Your task is to filter the data below down to the lines holding "joints".

▶ Dataset excerpt
_ _ _
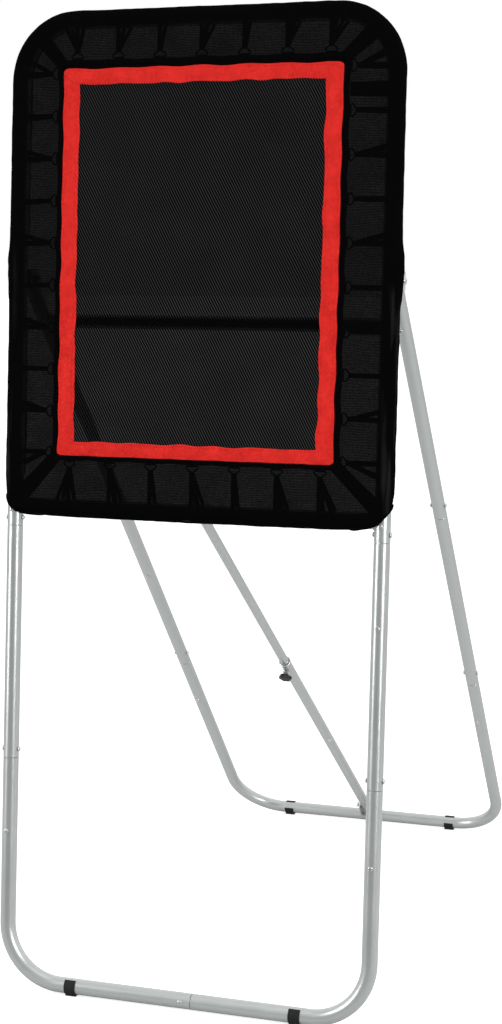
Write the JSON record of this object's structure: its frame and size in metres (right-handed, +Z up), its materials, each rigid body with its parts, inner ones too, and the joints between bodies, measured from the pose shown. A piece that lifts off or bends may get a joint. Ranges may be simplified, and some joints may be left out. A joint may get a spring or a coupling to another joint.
{
  "type": "pitching target net",
  "caption": "Easel-type steel tube stand with a sprung see-through target mat, red strike-zone border, folding rear frame and telescoping strut.",
  "frame": {"origin": "on the floor, midway between the two floor tubes and in the middle of the stand's width", "axes": "+Z up; the target faces -Y; X runs across the stand"},
  "size_m": [0.693, 1.2055, 1.6756],
  "materials": {
    "silver_steel": "silver-grey powder coat, satin",
    "zinc": "zinc plated",
    "rubber": "matt black",
    "black_plastic": "moulded, satin",
    "mat_mesh": "woven open polypropylene mesh",
    "cover_mesh": "fine see-through polyester mesh",
    "red_webbing": "woven webbing",
    "black_webbing": "woven webbing",
    "elastic": "woven elastic"
  },
  "bodies": {
    "front_frame": {"bottom_rail": "silver_steel", "elastic_straps_bottom": "elastic", "elastic_straps_left": "elastic", "elastic_straps_right": "elastic", "elastic_straps_top": "elastic", "front_floor_sleeve": "silver_steel", "front_foot_bend_left": "silver_steel", "front_foot_bend_right": "silver_steel", "front_foot_clip_left": "rubber", "front_foot_clip_right": "rubber", "front_lower_bolt_left": "zinc", "front_lower_bolt_right": "zinc", "front_lower_sleeve_left": "silver_steel", "front_lower_sleeve_right": "silver_steel", "front_mid_leg_left": "silver_steel", "front_mid_leg_right": "silver_steel", "front_upper_bolt_left": "zinc", "front_upper_bolt_right": "zinc", "front_upper_sleeve_left": "silver_steel", "front_upper_sleeve_right": "silver_steel", "mat_binding": "black_webbing", "mesh_cover": "cover_mesh", "pivot_bracket_left": "silver_steel", "pivot_bracket_right": "silver_steel", "strike_zone_border": "red_webbing", "strut_top_bolt": "zinc", "strut_top_bracket": "silver_steel", "strut_top_nut": "zinc", "target_frame_tube": "silver_steel", "target_mat": "mat_mesh"},
    "rear_frame": {"pivot_bolt_left": "zinc", "pivot_bolt_right": "zinc", "pivot_nut_left": "zinc", "pivot_nut_right": "zinc", "rear_crossbar": "silver_steel", "rear_floor_sleeve": "silver_steel", "rear_foot_bend_left": "silver_steel", "rear_foot_bend_right": "silver_steel", "rear_foot_clip_left": "rubber", "rear_foot_clip_right": "rubber", "rear_lower_bolt_left": "zinc", "rear_lower_bolt_right": "zinc", "rear_lower_sleeve_left": "silver_steel", "rear_lower_sleeve_right": "silver_steel", "rear_mid_leg_left": "silver_steel", "rear_mid_leg_right": "silver_steel", "rear_upper_bolt_left": "zinc", "rear_upper_bolt_right": "zinc", "rear_upper_leg_left": "silver_steel", "rear_upper_leg_right": "silver_steel", "rear_upper_sleeve_left": "silver_steel", "rear_upper_sleeve_right": "silver_steel", "strut_foot_bolt": "zinc", "strut_foot_bracket": "silver_steel"},
    "strut_outer": {"clamp_nut": "zinc", "strut_collar": "zinc", "strut_outer_tube": "silver_steel"},
    "strut_inner": {"strut_inner_tube": "silver_steel"},
    "clamp": {"clamp_knob": "black_plastic", "clamp_stud": "zinc"}
  },
  "joints": [
    {"name": "rear_frame_fold", "type": "hinge", "parent": "front_frame", "child": "rear_frame", "pos_m": [0, -0.45975, 1.22939], "axis": [-1, 0, 0], "range_deg": [0, 45]},
    {"name": "strut_foot_pivot", "type": "hinge", "parent": "rear_frame", "child": "strut_outer", "pos_m": [0, 0.5637, 0.04371], "axis": [-1, 0, 0], "range_deg": [0, 12.2]},
    {"name": "strut_slide", "type": "slide", "parent": "strut_outer", "child": "strut_inner", "axis": [0, -0.7983, 0.6023], "range_m": [-0.1455, 0]},
    {"name": "clamp_knob_turn", "type": "hinge", "parent": "strut_outer", "child": "clamp", "pos_m": [0, -0.00889, 0.47571], "axis": [0, -0.6023, -0.7983], "range_deg": [0, 360]}
  ],
  "couplings": [
    {"joint": "strut_foot_pivot", "follows": "rear_frame_fold", "ratio": 0.26976},
    {"joint": "strut_slide", "follows": "rear_frame_fold", "m_per_rad": -0.18459}
  ]
}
_ _ _
▶ Solved problem
Write the JSON record of this object's structure: its frame and size in metres (right-handed, +Z up), its materials, each rigid body with its parts, inner ones too, and the joints between bodies, measured from the pose shown. A piece that lifts off or bends may get a joint. Ranges may be simplified, and some joints may be left out. A joint may get a spring or a coupling to another joint.
  "joints": [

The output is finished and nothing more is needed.